### EXERCISE DESCRIPTION
Copy out each line that includes the word "None".

### MATERIAL
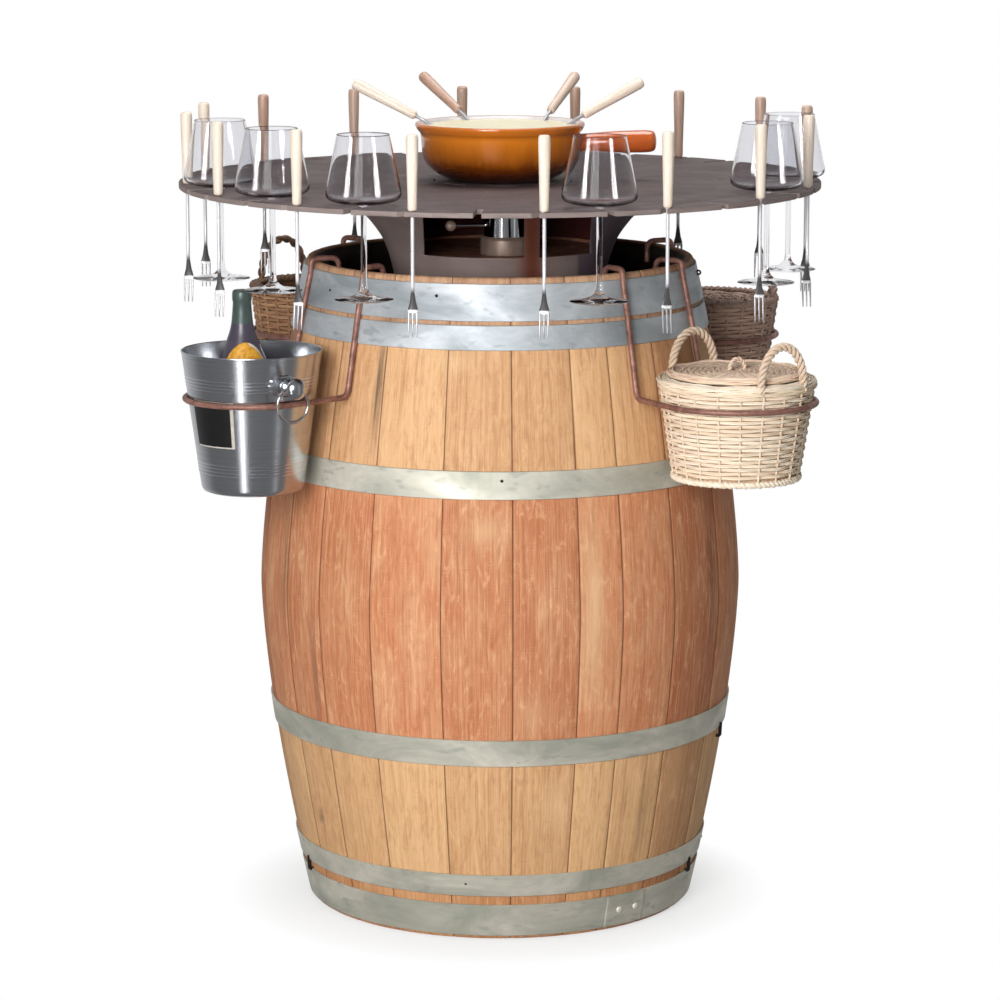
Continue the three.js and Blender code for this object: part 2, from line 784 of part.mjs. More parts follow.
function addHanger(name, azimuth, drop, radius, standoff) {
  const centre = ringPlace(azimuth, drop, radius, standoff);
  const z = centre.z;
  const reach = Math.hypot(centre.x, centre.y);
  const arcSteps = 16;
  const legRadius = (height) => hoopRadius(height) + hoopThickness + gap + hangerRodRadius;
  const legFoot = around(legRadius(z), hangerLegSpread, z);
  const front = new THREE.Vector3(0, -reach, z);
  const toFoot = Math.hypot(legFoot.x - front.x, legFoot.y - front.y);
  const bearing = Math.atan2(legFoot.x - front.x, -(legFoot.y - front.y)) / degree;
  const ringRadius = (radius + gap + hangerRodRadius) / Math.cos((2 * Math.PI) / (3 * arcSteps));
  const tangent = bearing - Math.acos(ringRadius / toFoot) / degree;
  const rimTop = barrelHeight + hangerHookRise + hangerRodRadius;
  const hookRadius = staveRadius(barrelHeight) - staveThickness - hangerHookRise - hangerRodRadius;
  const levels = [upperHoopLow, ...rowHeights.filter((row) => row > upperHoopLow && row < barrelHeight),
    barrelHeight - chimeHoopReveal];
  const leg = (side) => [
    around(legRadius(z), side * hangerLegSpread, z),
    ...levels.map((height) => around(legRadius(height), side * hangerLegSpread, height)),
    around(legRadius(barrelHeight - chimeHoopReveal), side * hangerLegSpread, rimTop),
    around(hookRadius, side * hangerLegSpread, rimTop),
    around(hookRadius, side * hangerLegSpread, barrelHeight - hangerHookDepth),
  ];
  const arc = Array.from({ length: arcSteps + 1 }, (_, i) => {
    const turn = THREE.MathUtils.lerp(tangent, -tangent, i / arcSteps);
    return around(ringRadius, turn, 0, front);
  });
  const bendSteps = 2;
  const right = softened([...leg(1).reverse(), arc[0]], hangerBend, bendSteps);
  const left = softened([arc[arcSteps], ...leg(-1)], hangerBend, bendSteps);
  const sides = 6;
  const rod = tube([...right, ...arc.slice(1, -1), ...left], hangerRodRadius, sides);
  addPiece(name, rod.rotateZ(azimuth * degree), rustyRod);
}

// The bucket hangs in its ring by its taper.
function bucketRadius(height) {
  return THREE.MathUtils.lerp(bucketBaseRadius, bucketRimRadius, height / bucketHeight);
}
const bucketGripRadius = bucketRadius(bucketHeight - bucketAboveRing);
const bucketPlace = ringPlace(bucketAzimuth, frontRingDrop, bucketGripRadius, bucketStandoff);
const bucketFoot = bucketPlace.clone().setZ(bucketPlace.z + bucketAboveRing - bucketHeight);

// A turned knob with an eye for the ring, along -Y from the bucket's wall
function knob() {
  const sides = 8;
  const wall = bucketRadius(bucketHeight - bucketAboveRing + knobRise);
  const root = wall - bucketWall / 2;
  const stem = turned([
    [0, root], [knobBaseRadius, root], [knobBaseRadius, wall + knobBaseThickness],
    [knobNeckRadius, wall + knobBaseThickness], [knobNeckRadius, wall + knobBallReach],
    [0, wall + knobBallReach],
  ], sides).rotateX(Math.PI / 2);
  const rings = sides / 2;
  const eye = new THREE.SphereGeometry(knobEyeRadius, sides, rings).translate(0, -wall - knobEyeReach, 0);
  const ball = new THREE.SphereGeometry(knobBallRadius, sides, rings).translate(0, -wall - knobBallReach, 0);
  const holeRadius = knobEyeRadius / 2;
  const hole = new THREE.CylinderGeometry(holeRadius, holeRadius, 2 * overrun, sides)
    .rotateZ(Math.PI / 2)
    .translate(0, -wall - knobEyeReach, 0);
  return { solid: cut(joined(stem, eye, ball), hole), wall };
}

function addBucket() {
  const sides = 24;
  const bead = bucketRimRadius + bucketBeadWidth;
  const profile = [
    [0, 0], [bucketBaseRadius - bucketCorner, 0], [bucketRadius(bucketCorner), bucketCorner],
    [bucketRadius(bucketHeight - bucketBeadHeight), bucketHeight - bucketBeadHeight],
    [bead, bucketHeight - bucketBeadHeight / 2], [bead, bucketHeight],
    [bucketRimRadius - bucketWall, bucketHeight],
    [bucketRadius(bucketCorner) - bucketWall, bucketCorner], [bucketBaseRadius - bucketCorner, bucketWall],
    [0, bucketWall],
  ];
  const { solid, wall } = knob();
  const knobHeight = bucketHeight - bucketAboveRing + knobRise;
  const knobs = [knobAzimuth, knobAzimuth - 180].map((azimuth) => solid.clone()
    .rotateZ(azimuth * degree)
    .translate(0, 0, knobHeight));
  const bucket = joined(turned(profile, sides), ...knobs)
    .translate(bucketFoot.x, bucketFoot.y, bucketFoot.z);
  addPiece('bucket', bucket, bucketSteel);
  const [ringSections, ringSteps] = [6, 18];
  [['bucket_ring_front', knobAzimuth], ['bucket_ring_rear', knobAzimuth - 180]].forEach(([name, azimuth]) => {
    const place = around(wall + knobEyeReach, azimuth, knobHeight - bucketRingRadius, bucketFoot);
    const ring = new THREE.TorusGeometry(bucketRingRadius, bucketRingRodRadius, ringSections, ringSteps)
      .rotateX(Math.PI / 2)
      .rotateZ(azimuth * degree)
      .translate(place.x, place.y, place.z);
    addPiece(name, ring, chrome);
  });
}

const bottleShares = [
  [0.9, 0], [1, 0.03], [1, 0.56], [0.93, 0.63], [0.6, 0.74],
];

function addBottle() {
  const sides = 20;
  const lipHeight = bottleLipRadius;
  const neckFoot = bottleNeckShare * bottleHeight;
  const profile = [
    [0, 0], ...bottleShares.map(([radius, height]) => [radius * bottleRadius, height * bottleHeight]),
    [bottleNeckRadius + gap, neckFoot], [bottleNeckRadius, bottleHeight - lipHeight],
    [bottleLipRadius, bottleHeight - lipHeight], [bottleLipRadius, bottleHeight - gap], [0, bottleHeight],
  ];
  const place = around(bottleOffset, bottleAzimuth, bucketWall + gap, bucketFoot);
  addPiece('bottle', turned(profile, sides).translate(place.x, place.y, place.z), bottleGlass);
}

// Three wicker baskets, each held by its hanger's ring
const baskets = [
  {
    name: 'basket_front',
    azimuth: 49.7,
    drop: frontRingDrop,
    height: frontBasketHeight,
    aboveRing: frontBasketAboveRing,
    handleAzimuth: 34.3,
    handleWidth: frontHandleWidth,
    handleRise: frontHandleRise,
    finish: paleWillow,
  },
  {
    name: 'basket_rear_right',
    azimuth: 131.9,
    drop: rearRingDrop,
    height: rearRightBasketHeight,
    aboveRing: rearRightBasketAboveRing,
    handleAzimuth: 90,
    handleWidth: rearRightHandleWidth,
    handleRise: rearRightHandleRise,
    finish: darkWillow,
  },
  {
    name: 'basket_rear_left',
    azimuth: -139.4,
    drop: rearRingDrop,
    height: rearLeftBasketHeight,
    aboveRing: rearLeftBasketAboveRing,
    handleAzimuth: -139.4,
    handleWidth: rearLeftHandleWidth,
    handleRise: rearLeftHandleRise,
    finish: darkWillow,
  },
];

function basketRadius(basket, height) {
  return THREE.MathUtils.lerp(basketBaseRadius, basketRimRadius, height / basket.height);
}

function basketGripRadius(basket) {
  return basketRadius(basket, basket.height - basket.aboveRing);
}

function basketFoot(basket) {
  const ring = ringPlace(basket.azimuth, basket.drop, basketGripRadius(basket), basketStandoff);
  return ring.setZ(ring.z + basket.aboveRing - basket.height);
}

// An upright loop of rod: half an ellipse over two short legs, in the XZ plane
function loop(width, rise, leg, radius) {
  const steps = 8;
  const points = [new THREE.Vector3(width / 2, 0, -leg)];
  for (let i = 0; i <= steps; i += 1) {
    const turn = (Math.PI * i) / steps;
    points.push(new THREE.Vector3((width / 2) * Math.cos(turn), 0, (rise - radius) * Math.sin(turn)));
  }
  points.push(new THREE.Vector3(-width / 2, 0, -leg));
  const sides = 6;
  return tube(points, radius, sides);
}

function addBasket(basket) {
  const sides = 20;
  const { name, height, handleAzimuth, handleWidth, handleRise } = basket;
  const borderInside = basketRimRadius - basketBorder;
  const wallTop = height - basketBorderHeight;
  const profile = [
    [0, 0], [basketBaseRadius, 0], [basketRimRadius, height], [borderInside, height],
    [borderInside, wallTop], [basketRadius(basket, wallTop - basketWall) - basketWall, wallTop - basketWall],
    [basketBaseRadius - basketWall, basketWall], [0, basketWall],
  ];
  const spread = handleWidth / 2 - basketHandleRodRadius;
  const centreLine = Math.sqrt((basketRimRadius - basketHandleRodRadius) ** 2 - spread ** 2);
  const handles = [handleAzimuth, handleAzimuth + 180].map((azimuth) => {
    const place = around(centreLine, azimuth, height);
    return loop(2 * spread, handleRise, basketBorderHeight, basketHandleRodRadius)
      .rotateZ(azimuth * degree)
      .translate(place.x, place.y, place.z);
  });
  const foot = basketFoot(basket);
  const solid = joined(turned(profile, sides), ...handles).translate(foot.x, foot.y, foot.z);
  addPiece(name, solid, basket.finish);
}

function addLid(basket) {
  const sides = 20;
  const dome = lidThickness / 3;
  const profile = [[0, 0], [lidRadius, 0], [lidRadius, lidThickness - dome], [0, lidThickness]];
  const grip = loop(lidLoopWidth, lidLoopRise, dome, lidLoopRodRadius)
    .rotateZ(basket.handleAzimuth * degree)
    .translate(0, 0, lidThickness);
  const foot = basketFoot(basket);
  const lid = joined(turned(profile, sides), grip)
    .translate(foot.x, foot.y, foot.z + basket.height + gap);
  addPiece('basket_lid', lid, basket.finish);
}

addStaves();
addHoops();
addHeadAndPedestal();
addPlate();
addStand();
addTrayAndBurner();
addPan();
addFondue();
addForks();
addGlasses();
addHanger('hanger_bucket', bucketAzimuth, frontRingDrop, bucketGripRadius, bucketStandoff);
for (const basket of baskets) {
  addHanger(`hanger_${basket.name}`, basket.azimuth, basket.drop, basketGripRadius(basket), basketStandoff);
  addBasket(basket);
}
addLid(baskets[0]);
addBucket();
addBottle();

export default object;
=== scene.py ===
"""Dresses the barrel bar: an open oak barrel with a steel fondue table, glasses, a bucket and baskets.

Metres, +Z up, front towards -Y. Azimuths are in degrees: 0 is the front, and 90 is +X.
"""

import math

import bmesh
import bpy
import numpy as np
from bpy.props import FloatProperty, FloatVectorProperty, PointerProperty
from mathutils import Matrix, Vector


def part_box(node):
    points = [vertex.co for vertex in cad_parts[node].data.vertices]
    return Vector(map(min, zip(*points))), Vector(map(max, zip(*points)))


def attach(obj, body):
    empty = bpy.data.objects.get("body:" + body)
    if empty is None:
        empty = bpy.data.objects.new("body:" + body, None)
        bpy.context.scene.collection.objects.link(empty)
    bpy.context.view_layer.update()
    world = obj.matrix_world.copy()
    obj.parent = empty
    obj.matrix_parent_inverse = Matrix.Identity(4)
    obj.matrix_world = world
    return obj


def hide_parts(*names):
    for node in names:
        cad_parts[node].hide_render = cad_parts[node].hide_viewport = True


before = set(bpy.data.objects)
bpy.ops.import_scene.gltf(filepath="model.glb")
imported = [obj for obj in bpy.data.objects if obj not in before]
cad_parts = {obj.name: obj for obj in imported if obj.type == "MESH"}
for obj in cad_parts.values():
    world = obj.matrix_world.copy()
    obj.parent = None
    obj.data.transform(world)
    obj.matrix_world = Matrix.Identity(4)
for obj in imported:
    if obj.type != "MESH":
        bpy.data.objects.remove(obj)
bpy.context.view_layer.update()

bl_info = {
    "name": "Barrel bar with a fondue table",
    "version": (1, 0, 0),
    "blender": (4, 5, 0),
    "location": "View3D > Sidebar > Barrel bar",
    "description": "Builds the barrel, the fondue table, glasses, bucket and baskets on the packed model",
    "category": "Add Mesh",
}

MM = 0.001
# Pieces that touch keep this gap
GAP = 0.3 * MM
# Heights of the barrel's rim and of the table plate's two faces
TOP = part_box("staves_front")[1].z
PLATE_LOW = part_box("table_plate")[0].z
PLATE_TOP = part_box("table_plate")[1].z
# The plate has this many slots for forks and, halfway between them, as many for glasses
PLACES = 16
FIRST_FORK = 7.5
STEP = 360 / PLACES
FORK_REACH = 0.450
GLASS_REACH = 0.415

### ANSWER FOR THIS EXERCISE
    if empty is None:
        empty = bpy.data.objects.new("body:" + body, None)
    obj.parent = None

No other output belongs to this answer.